At difficult transitions in our life, it can feel as though we are in the middle of a dense fog. As with physical fog, when our inner world is clouded, we can only perceive what we know from past experience and wait for what will be revealed. During these periods, it is easy to lose hope and succumb to despair. St. John of the Cross and St. Teresa of Ávila called this the “dark night of the soul.” More than simply a bad experience, the dark night of the soul can lead to spiritual growth.
Even though at times like this our fantasy of being in control mocks us, we cling to it nonetheless. James Finley, author of Christian Meditation, reflects on how we must be willing to release our inner world of its egoistic security, “I was being led by God along a path in which I had to be willing not to understand, on my own terms, what was happening to me. Nor could I know just where my self-metamorphosing path would end.” (422) Trust in God helps a person to grow spiritually by seeing the broken glass of the mirror as something that can be reassembled to create a new mosaic.

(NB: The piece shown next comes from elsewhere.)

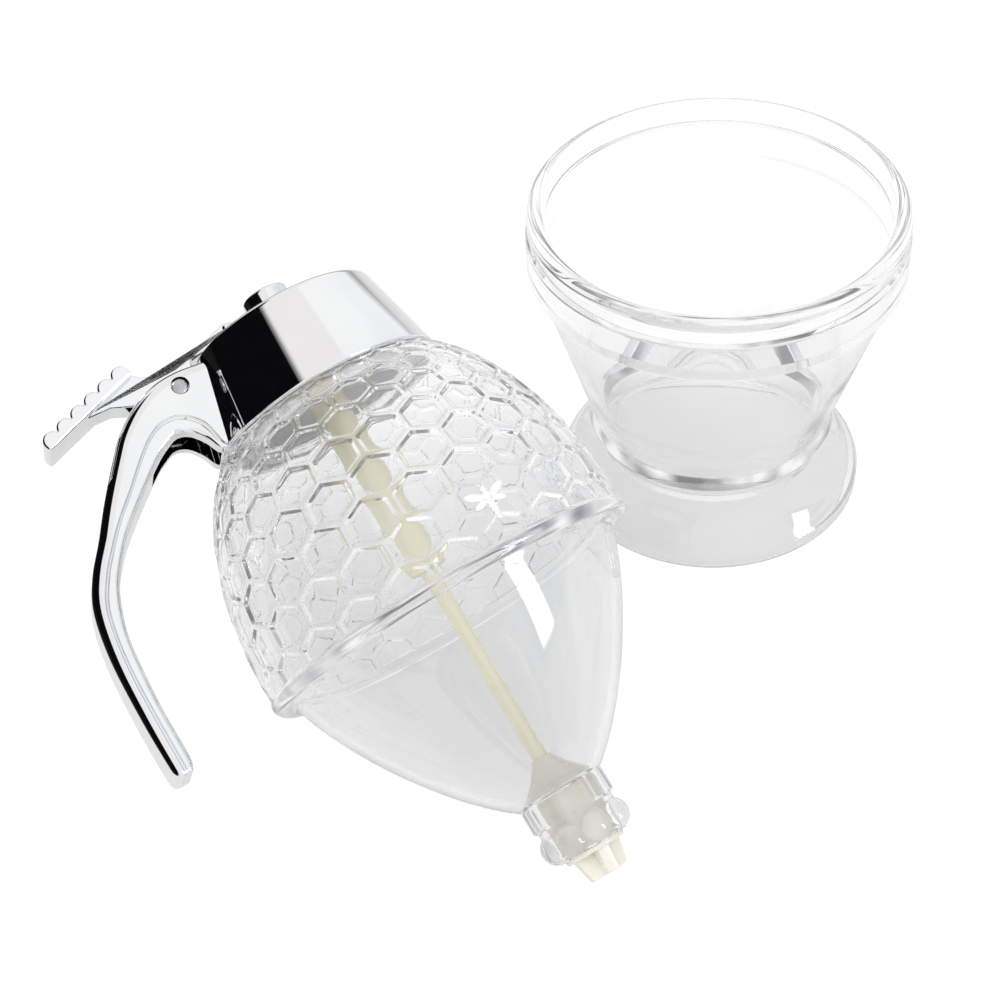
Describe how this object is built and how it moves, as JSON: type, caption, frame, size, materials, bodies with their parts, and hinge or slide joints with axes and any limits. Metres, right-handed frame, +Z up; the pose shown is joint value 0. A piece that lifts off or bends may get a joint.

Sometimes the most helpful prayer in times of stress is to embrace a symbol of hope and develop a ritual surrounding it. This could be lighting a candle every day as a reminder of the inner light or looking at an empty seed pod when trying to find the courage to let go. In addition to private prayer, church, support groups and other communal prayer experiences can help by decreasing our sense of isolation. Praying with others can also help us frame our life in a way that allows us to appreciate the little things as supports while we face the big challenges. Praying in community can give us the strength to endure suffering, while maintaining hope, as we pick up the shattered pieces of our innocence.